3.5 percent. Chancellor Nordenberg characterized this investment as essential "if we are going to successfully recruit, retain, and support the faculty and staff whose work distinguishes this University within American higher education."

"Although the foregoing cost-cutting and operational efficiencies will contribute significantly to advancing our ambitious goals," the report stated, "the University can only maintain momentum toward its goals by increasing its revenue streams."

Therefore, the approved budget includes a 14 percent increase in tuition rates for in-state students and a 10 percent tuition increase for out-of-state students for most schools.

This will result, for instance, in a $966 increase for undergraduate in-state students in the College of Arts and Sciences, whose tuition will be $7,868, and a $1,516 increase for undergraduate out-of-state students in the same program, whose tuition will be $16,676. To help offset the impact of these increases, the budget also provides for a $9 million increase in financial aid expenditures.

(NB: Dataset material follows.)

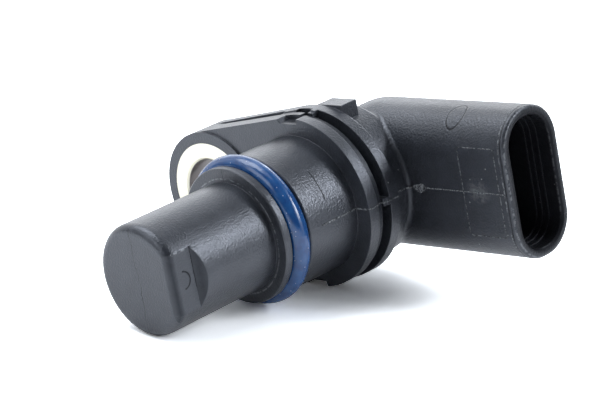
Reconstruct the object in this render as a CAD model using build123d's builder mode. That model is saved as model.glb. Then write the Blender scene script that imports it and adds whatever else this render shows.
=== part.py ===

Pitt's tuition increases rank near the middle of tuition increases approved by the institutions in its principal peer group, the public universities of the prestigious Association of American Universities. Most of these universities, like Pitt, face the twin challenges of dealing with declining levels of state support while competing against private universities that already have budgets built around a much higher tuition base.

In February 2000, the University's Board of Trustees formally and publicly declared that "by aggressively supporting the advancement of Pitt's academic mission, we will clearly and consistently establish that this is one of the finest and most productive universities in the world."

Both Chancellor Nordenberg and Board Chair Dietrich underscored the fact that the University would continue to pursue that ambitious goal within the framework of the operating budget adopted today.